CLIP-GS: CLIP-Informed Gaussian Splatting for View-Consistent 3D Indoor Semantic Understanding
Guibiao Liao, Jiankun Li, Zhenyu Bao, Xiaoqing Ye, Qing Li, Kanglin Liu
TL;DR
CLIP-GS targets open-vocabulary 3D semantic understanding of indoor scenes by extending 3D Gaussian Splatting with a compact semantic representation and cross-view regularization. The framework introduces Semantic Attribute Compactness (SAC) to attach low-dimensional semantic embeddings to Gaussians and 3D Coherent Regularization (3DCR) to enforce 2D viewwise and 3D object-level semantic consistency. Through a two-phase training regime and Progressive Densification Regulation, CLIP-GS achieves real-time rendering while substantially improving segmentation accuracy across ScanNet, Replica, and 3DOVS, including sparse-view scenarios. The method delivers robust, coherent 3D semantics with strong open-world generalization, enabling efficient, language-driven indoor scene understanding for real-world robotics and AR/VR applications.
Abstract
Exploiting 3D Gaussian Splatting (3DGS) with Contrastive Language-Image Pre-Training (CLIP) models for open-vocabulary 3D semantic understanding of indoor scenes has emerged as an attractive research focus. Existing methods typically attach high-dimensional CLIP semantic embeddings to 3D Gaussians and leverage view-inconsistent 2D CLIP semantics as Gaussian supervision, resulting in efficiency bottlenecks and deficient 3D semantic consistency.

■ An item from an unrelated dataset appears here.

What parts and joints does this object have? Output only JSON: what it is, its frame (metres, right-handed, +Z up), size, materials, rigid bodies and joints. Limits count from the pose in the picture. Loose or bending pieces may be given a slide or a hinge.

To address these challenges, we present CLIP-GS, efficiently achieving a coherent semantic understanding of 3D indoor scenes via the proposed Semantic Attribute Compactness (SAC) and 3D Coherent Regularization (3DCR). SAC approach exploits the naturally unified semantics within objects to learn compact, yet effective, semantic Gaussian representations, enabling highly efficient rendering (>100 FPS). 3DCR enforces semantic consistency in 2D and 3D domains: In 2D, 3DCR utilizes refined view-consistent semantic outcomes derived from 3DGS to establish cross-view coherence constraints; in 3D, 3DCR encourages features similar among 3D Gaussian primitives associated with the same object, leading to more precise and coherent segmentation results. Extensive experimental results demonstrate that our method remarkably suppresses existing state-of-the-art approaches, achieving mIoU improvements of 21.20% and 13.05% on ScanNet and Replica datasets, respectively, while maintaining real-time rendering speed. Furthermore, our approach exhibits superior performance even with sparse input data, substantiating its robustness.